The qualifications of the girls demanded by M. Dionne were that they be of good health, good Catholics and of high virtue. This throw-back to feudalistic industrialism carefully checked on the girls whom he found to be “relatively healthy and impressively Catholic.”

Originally he was going to choose Ukrainian girls for his soul-saving venture, but two Catholic priests steered him to a Polish camp and there he had his choice among 12,000 camp inhabitants. The industrialist arranged for their trip to Canada by plane to increase his labor force to five hundred — still three hundred short of his goal. But he is now planning to bring over another hundred girls. “I hate to see machines idle,” declaims Dionne.

Because of the backgrounds he demanded of the girls, it was rumored that industrialist Dionne demanded that all the girls be virgins. This, of course, he denied. Someone must have tipped him off to the meaning of the “ravages of war,” and then again, you know, these days, it is hard to tell. Even doctors say you can’t always be sure. No, all he wanted was good girls, and he learned that the girls of his choice went to mass every morning.

To show that he wants to be decent about it all, the paternalistic industrialist is paying the girls 21 cents an hour for a 48-hour week! What is more, he even gave them a contract for two years. The 48-hour week will cause no great hardship because Dionne had already ascertained the girls’ interests by asking all of them: “You don’t like to run around nights, do you?”

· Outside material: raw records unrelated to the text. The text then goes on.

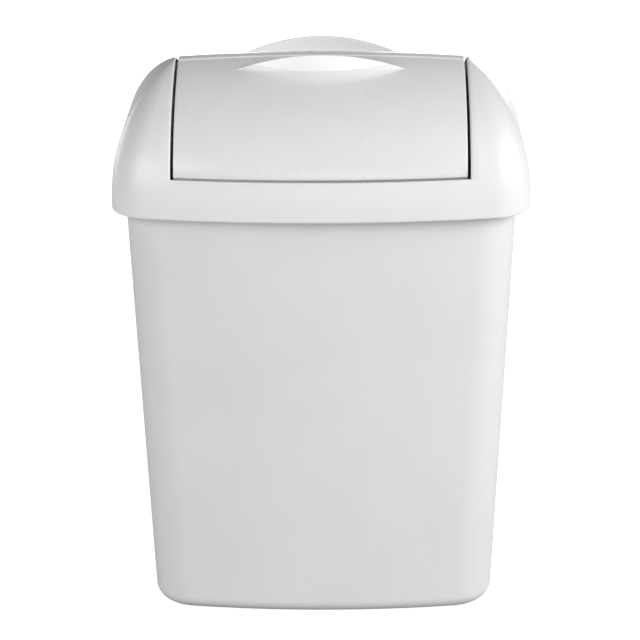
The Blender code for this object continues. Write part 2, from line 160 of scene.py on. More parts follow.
# Height above the flap from which a lip's outer face takes a paler copy of the flap plastic, a
# painted highlight
GRIP_HIGHLIGHT_FROM = 0.0055
GRIP_HIGHLIGHT_REACH = 0.01
PANEL_COLUMNS = 116
SPINE_COLUMNS = 40
SPINE_ROWS = 20
# Points down a panel's section, from the ridge round to the inside
RIDGE_STEPS = 10
INNER_FOOT_STEPS = 5
GRIP_FACE_STEPS = 4
CREST_STEPS = 6
OUTER_FOOT_STEPS = 12
FACE_STEPS = 36
SKIN_STEPS = 4
TUCK_STEPS = 6
INSIDE_STEPS = 30
# Rib under the spine strip
SPINE_RIB_END_X = 0.104
SPINE_RIB_HALF_THICKNESS = 0.002
SPINE_RIB_HEIGHT = 0.007
# Points nearer than this are one, and edges sharper than this are drawn sharp
MERGE = 0.000002
SHARP_ANGLE = math.radians(35)


def mesh_of(name, bm):
    """Turn a bmesh into a mesh: doubles merged, faces outward, sharp only past an angle."""
    bmesh.ops.remove_doubles(bm, verts=bm.verts, dist=MERGE)
    bmesh.ops.recalc_face_normals(bm, faces=bm.faces)
    mesh = bpy.data.meshes.new(name)
    bm.to_mesh(mesh)
    bm.free()
    mesh.shade_smooth()
    mesh.set_sharp_from_angle(angle=SHARP_ANGLE)
    return mesh


def add_grid(bm, rows, cyclic=False):
    """Skin rows of points that have equal counts."""
    lines = [[bm.verts.new(point) for point in row] for row in rows]
    for low, high in zip(lines, lines[1:]):
        count = len(low)
        for i in range(count if cyclic else count - 1):
            j = (i + 1) % count
            bm.faces.new((low[i], low[j], high[j], high[i]))
    return lines


def add_loft(bm, loops):
    """Closed body through closed loops, capped at both ends."""
    lines = add_grid(bm, loops, cyclic=True)
    bm.faces.new(reversed(lines[0]))
    bm.faces.new(lines[-1])


def close_between(bm, outside, inside):
    """Triangles between two chains of vertices that run the same way."""
    i = j = 0
    while i + j < len(outside) + len(inside) - 2:
        go_out = j == len(inside) - 1
        if not go_out and i < len(outside) - 1:
            reach_out = (outside[i + 1].co - inside[j].co).length
            go_out = reach_out <= (outside[i].co - inside[j + 1].co).length
        if go_out:
            bm.faces.new((outside[i], outside[i + 1], inside[j]))
            i += 1
        else:
            bm.faces.new((outside[i], inside[j + 1], inside[j]))
            j += 1


def arc_steps(steps, first=0):
    """(cosine, sine) at equal steps of a quarter circle."""
    for i in range(first, steps + 1):
        angle = math.radians(90 * i / steps)
        yield math.cos(angle), math.sin(angle)


def show(name, mesh, material, body, slot, *nodes):
    """Put a piece on its body, in place of the CAD nodes named."""
    piece = bpy.data.objects.new(name, mesh)
    bpy.context.scene.collection.objects.link(piece)
    mesh.materials.append(material)
    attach(piece, body)
    if nodes:
        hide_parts(*nodes)
    return piece


# ---------------------------------------------------------------- plan of the bin


def plan_point(turn, half_width, half_depth, inset=0.0):
    """A point of the plan's front right quarter. turn runs 0-1 along the bow, 1-2 round the
    corner and 2-3 along the side to its middle."""
    bow, corner = BOW_RADIUS - inset, CORNER_RADIUS - inset
    width, depth = half_width - inset, half_depth - inset
    centre = bow - depth
    corner_x = width - corner
    lean = math.asin(corner_x / (bow - corner))
    corner_y = centre - (bow - corner) * math.cos(lean)
    if turn <= 1:
        angle = lean * turn
        return bow * math.sin(angle), centre - bow * math.cos(angle)
    if turn <= 2:
        angle = lean + (math.pi / 2 - lean) * (turn - 1)
        return corner_x + corner * math.sin(angle), corner_y - corner * math.cos(angle)
    return width, corner_y * (3 - turn)


def plan_turn(x, half_width, inset=0.0):
    """The turn at which the plan's front right quarter is x wide."""
    bow, corner = BOW_RADIUS - inset, CORNER_RADIUS - inset
    corner_x = half_width - inset - corner
    lean = math.asin(corner_x / (bow - corner))
    if x <= bow * math.sin(lean):
        return math.asin(x / bow) / lean
    share = min((x - corner_x) / corner, 1.0)
    return 1 + (math.asin(share) - lean) / (math.pi / 2 - lean)


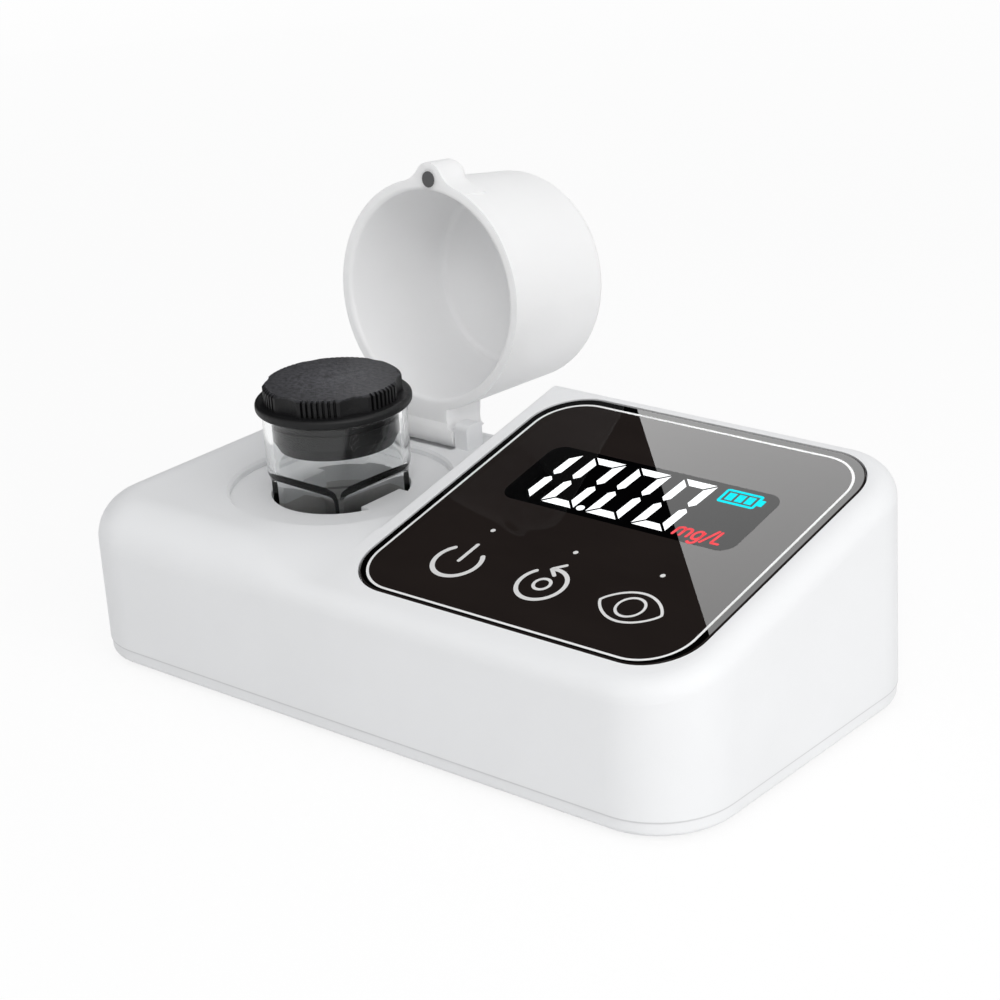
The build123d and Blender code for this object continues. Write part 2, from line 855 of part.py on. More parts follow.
def make_light_board():
    return optic_board(-1)


def make_photodetector():
    return optic(1, detector_diameter, detector_length, False)


def make_detector_board():
    return optic_board(1)


def make_deck_magnet():
    top = recess_z - magnet_skin
    return post(well_x, well_y - boss_reach, deck_magnet_diameter, top - deck_magnet_length, top)


def open_lid(body):
    """Turns a closed lid piece about the hinge to its open place."""
    return body.rotate(Axis((well_x, hinge_y, hinge_z), (1, 0, 0)), -open_angle)


def cup_profile(radius, top_radius, height, edge_radius):
    """Solid of revolution: a slightly tapered cup with a rounded closed end."""
    outline = Polyline((0, 0), (radius, 0), (top_radius, height), (0, height), close=True)
    body = revolve(Plane.XZ * make_face(outline), Axis.Z)
    edge = body.edges().group_by(Axis.Z)[-1].sort_by(SortBy.LENGTH)[-1]
    return Pos(well_x, well_y, rim_z) * fillet(edge, edge_radius)


def make_lug():
    """Hinge lug: an arm that flares out to the knuckle, drawn in side view and in plan."""
    reach = hinge_y - well_y - cup_radius + cup_wall / 2
    arm_top = rim_z + lug_depth
    arm = Pos(hinge_y - lug_rear_offset - reach / 2, (rim_z + arm_top) / 2) * Rectangle(reach, lug_depth)
    rear = [v for v in arm.vertices() if v.X > hinge_y - lug_rear_offset - 0.01 and v.Y > arm_top - 0.01]
    arm = fillet(rear, lug_corner_radius)
    side = arm + Pos(hinge_y, hinge_z) * Circle(knuckle_radius)
    start = well_x - knuckle_half_width
    solid = extrude(Plane.YZ.offset(start) * side, amount=2 * knuckle_half_width)
    flare = knuckle_half_width - lug_half_width
    neck_y = hinge_y - lug_neck_offset
    wide = knuckle_radius + lug_neck_offset
    outline = Pos(well_x, neck_y + wide / 2) * Rectangle(2 * knuckle_half_width, wide)
    outline += Pos(well_x, neck_y - reach / 2) * Rectangle(2 * lug_half_width, reach + knuckle_radius)
    fillets = Pos(well_x, neck_y - flare / 2) * Rectangle(2 * knuckle_half_width, flare)
    for s in (-1, 1):
        fillets -= Pos(well_x + s * knuckle_half_width, neck_y - flare) * Circle(flare)
    outline += fillets
    return solid & prism(outline, 0, tall)


def make_boss_blend():
    """Hollow corners between the magnet boss and the cup, filled with a round."""
    joined = Circle(cup_radius) + Pos(0, -boss_reach) * Circle(boss_radius)
    hollow = [v for v in joined.vertices() if v.Y < -cup_radius / 2 and abs(v.X) > boss_radius / 3]
    joined = fillet(hollow, boss_blend_radius)
    near = Pos(0, -boss_reach) * Rectangle(2 * (boss_radius + boss_blend_radius), 2 * boss_radius)
    outline = (joined & near) - Circle(cup_radius - cup_wall / 2)
    return Pos(well_x, well_y) * prism(outline, rim_z, rim_z + boss_blend_height)


def make_lid_cup():
    body = cup_profile(cup_radius, cup_top_radius, cup_height, cup_edge_radius) + make_lug()
    boss_y = well_y - boss_reach
    body += post(well_x, boss_y, 2 * boss_radius, rim_z, rim_z + boss_length)
    body += Pos(well_x, boss_y, rim_z + boss_length) * Sphere(boss_radius)
    body += make_boss_blend()
    hollow = cup_profile(
        cup_radius - cup_wall, cup_top_radius - cup_wall, cup_height - cup_top_thickness, cup_inner_radius
    )
    body -= hollow
    rim = body.edges().filter_by(GeomType.CIRCLE).group_by(Axis.Z)[0]
    inner = [edge for edge in rim if abs(edge.radius - cup_radius + cup_wall) < cup_wall / 4]
    body = fillet(inner, cup_rim_round)
    body -= post(well_x, boss_y, magnet_diameter + 2 * magnet_clearance, 0, rim_z + magnet_length)
    hole = pin_diameter / 2 + pin_running_clearance
    body -= bar_x(hinge_y, hinge_z, hole, well_x - 2 * knuckle_half_width, well_x + 2 * knuckle_half_width)
    return open_lid(body)


def make_lid_magnet():
    return open_lid(post(well_x, well_y - boss_reach, magnet_diameter, rim_z, rim_z + magnet_length))


def make_hinge_pin():
    end = knuckle_half_width + ear_gap + ear_thickness
    return bar_x(hinge_y, hinge_z, pin_diameter / 2, well_x - end, well_x + end - pin_end_skin)


def flared_slab(inset, floor_z, top_z):
    """Slab with upright sides that bend outwards in a round and then rise with the shoulder."""
    start_z = vial_z + vial_square_height
    bend = vial_shoulder_round + inset
    centre = vial_half_side + vial_shoulder_round
    half = centre - bend
    wide = vial_radius + vial_wall
    climb = vial_shoulder_height / (vial_radius - vial_half_side)
    turn = atan(climb)
    middle = (pi / 2 + turn) / 2 + pi / 2
    bend_middle = (centre + bend * cos(middle), start_z + bend * sin(middle))
    bend_end = (centre - bend * sin(turn), start_z + bend * cos(turn))
    edge = (wide, bend_end[1] + (wide - bend_end[0]) * climb)
    outline = Line((-half, floor_z), (half, floor_z))
    outline += Line((half, floor_z), (half, start_z))
    outline += ThreePointArc((half, start_z), bend_middle, bend_end)
    outline += Line(bend_end, edge)
    outline += Line(edge, (wide, top_z))
    outline += Line((wide, top_z), (-wide, top_z))
    outline += Line((-wide, top_z), (-wide, edge[1]))
    outline += Line((-wide, edge[1]), (-bend_end[0], bend_end[1]))
    outline += ThreePointArc((-bend_end[0], bend_end[1]), (-bend_middle[0], bend_middle[1]), (-half, start_z))
    outline += Line((-half, start_z), (-half, floor_z))
    return extrude(Plane.YZ * make_face(outline), amount=2 * vial_radius, both=True)


def vial_form(inset, floor_z, top_z):
    """Round-to-square bottle form: a turned body cut by two flared slabs at right angles."""
    shoulder_z = vial_z + vial_square_height + vial_shoulder_round / 2
    corner = vial_corner_radius - inset
    neck = vial_radius - inset
    outline = Polyline(
        (0, floor_z), (corner, floor_z), (corner, shoulder_z), (neck, shoulder_z + vial_shoulder_height),
        (neck, top_z), (0, top_z), close=True
    )
    turned = revolve(Plane.XZ * make_face(outline), Axis.Z)
    slab = flared_slab(inset, floor_z, top_z)
    return turned & slab & (Rot(0, 0, 90) * slab)


def make_vial():
    body = vial_form(0, vial_z, vial_rim_z)
    body = chamfer(body.faces().sort_by(Axis.Z)[0].edges(), vial_foot_chamfer)
    body -= vial_form(vial_wall, vial_z + vial_base, vial_rim_z + vial_wall)
    rim = body.faces().sort_by(Axis.Z)[-1]
    body = fillet(rim.edges(), rim_round)
    return Pos(well_x, well_y, 0) * Rot(0, 0, vial_turn) * body


def knob_outline():
    """Plan of the grip: a disc with shallow scoops between groups of fine grooves."""
    outline = Circle(knob_radius)
    for i in range(grip_count):
        turn = grip_start_angle + i * 360 / grip_count
        scoop_angle = radians(turn + 180 / grip_count)
        reach = knob_radius + scoop_radius - scoop_depth
        outline -= Pos(reach * cos(scoop_angle), reach * sin(scoop_angle)) * Circle(scoop_radius)
        for k in range(groove_count):
            slot = Rot(0, 0, turn + (k - (groove_count - 1) / 2) * groove_pitch_angle) * Pos(knob_radius, 0)
            outline -= slot * SlotOverall(2 * groove_depth, groove_width)
    return outline


def make_vial_cap():
    """Stopper in one piece: knurled knob, flange and tapered plug with a ring groove."""
    seat_z = vial_rim_z + flange_seat_gap
    flange_z = seat_z + flange_height
    top_z = flange_z + knob_height
    plug = vial_radius - vial_wall - plug_clearance
    low_z = vial_rim_z - plug_depth
    groove_z = vial_rim_z - plug_groove_drop
    ring = plug - plug_groove_depth
    outline = Polyline(
        (0, low_z), (plug - plug_taper, low_z), (plug, low_z + plug_taper_height),
        (plug, groove_z - plug_groove_height), (ring, groove_z - plug_groove_height), (ring, groove_z),
        (plug, groove_z), (plug, seat_z),
        (flange_radius, seat_z), (flange_radius, flange_z), (0, flange_z), close=True
    )
    body = revolve(Plane.XZ * make_face(outline), Axis.Z)
    edges = [e for e in body.edges() if e.length > 6.2 * flange_radius]
    body = fillet(edges, flange_round)
    crown = Polyline(
        (0, flange_z - flange_round), (knob_radius, flange_z - flange_round), (knob_radius, top_z - knob_edge),
        (knob_radius - knob_edge, top_z - knob_edge / 4), (0, top_z + knob_crown - knob_edge / 4), close=True
    )
    knob = revolve(Plane.XZ * make_face(crown), Axis.Z)
    body += knob & prism(knob_outline(), flange_z - flange_round, top_z + knob_crown)
    body -= post(0, 0, 2 * (plug - plug_wall), low_z - wall, low_z + plug_hollow_depth)
    return Pos(well_x, well_y, 0) * body


def save(name, shapes, place):
    """Writes one node at its place, with its solids gathered in one group."""
    solids = []
    for shape in shapes if isinstance(shapes, list) else [shapes]:
        solids += (place * shape).solids()
    node = solids[0] if len(solids) == 1 else Compound(children=solids)
    node.label = name
    export_step(node, "parts/" + name + ".step")


def main():
    os.makedirs("parts", exist_ok=True)
    lid_cup = make_lid_cup()
    rear_overhang = lid_cup.bounding_box().max.Y - housing_depth / 2
    place = Pos(0, -rear_overhang / 2, 0)
    nodes = {
        "upper_housing": make_upper_housing(),
        "base_cover": make_base_cover(),
        "battery_door": make_battery_door(),
        "battery_door_screw": make_battery_door_screw(),
        "housing_screws": make_housing_screws(),
        "rubber_feet": make_rubber_feet(),
        "battery_cells": make_battery_cells(),
        "battery_contacts": make_battery_contacts(),
        "main_board": make_main_board(),
        "board_components": make_board_components(),
        "board_screws": make_board_screws(),
        "front_glass": make_front_glass(),
        "panel_gasket": make_panel_gasket(),
        "touch_board": make_touch_board(),
        "display_module": make_display_module(),
        "sample_well": make_sample_well(),
        "well_pad": make_well_pad(),
        "well_screws": make_well_screws(),
        "well_windows": make_well_windows(),
        "light_source": make_light_source(),
        "light_board": make_light_board(),
        "photodetector": make_photodetector(),
        "detector_board": make_detector_board(),
        "deck_magnet": make_deck_magnet(),
        "hinge_pin": make_hinge_pin(),
        "lid_cup": lid_cup,
        "lid_magnet": make_lid_magnet(),
        "vial": make_vial(),
        "vial_cap": make_vial_cap(),
    }
    for name, shapes in nodes.items():
        save(name, shapes, place)
    print("origin moved to the rear by", round(rear_overhang / 2, 4))


main()
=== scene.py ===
from math import cos, pi, radians, sin

import bpy
import numpy as np
from mathutils import Matrix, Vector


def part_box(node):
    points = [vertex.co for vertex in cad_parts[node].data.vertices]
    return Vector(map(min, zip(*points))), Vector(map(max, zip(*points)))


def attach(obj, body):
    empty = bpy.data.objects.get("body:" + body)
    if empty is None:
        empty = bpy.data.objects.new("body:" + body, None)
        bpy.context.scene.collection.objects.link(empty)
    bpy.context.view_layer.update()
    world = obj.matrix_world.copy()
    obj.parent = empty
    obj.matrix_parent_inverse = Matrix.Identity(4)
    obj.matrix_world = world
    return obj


bl_info = {
    "name": "Portable water analyzer",
    "version": (1, 0, 0),
    "blender": (4, 5, 0),
    "location": "3D View > Sidebar > Analyzer",
    "description": "Finishes, panel signs and studio of a portable water quality analyzer",
    "category": "Object",
}

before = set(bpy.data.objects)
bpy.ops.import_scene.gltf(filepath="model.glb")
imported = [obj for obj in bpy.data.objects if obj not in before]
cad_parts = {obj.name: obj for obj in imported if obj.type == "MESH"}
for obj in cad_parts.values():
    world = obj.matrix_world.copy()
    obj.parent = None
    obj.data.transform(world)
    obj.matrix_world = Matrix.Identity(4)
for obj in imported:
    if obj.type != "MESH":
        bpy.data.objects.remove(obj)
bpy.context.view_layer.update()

MM = 0.001

# The glass panel as the source has it
PANEL_SLOPE = radians(12.7)
PANEL_LENGTH = 68.9 * MM
GLASS_THICKNESS = 1.6 * MM
GLASS_CHAMFER = 0.2 * MM
GLASS_RADIUS = 10.5 * MM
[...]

Just in case anyone thinks this a piece of chicanery and is revolted thereby, rest assured that the girls are really well provided for. Of course, they must pay back their passage money. After all, it wasn’t their money! Of their $10 a week, they are going to pay only $6 for room and board. Since the legal minimum wage in Canada is 20 cents an hour, the one cent difference is going to be banked for them so that when they leave his employ after two years, they will have a little nest-egg to go, on. You can figure it out: one cent an hour over the legal minimum, 48 cents a week, 52 weeks a year, two years, why that’s ...

M. Dionne, who was “amazed to see the goodness of these girls,” is taking no chances, however, which is right and proper, given these perilous times. The girls will be taken charge of by the nuns of the Order of the Good Shepherd, for whom Dionne built a $250,000 annex to the stone convent near his mill. But it is a lie that the girls will be virtual prisoners. Dionne himself told the girls, who are permitted out at night: “You can see your sweethearts.” It is only for their own protection that they must see their sweethearts only “in the convent parlor, and at 10.30 (they) will have to go.”

Whatever one says about this, it must be admitted that the magnanimous industrialist has helped to solve Canada’s labor shortage and it is pure cussedness for one parliamentary member to have charged Dionne with, dealing in “a fire sale of human misery.” After all, he did get the girls out of Europe, and if he is only paying 21 cents an hour for 48 hours a week, remember, money isn’t everything. The girls will be aided in fighting the gross materialism of modern life, through the spiritual help of the Order of the Good Shepherd. And the comforts of religion are, as everyone knows, quite priceless!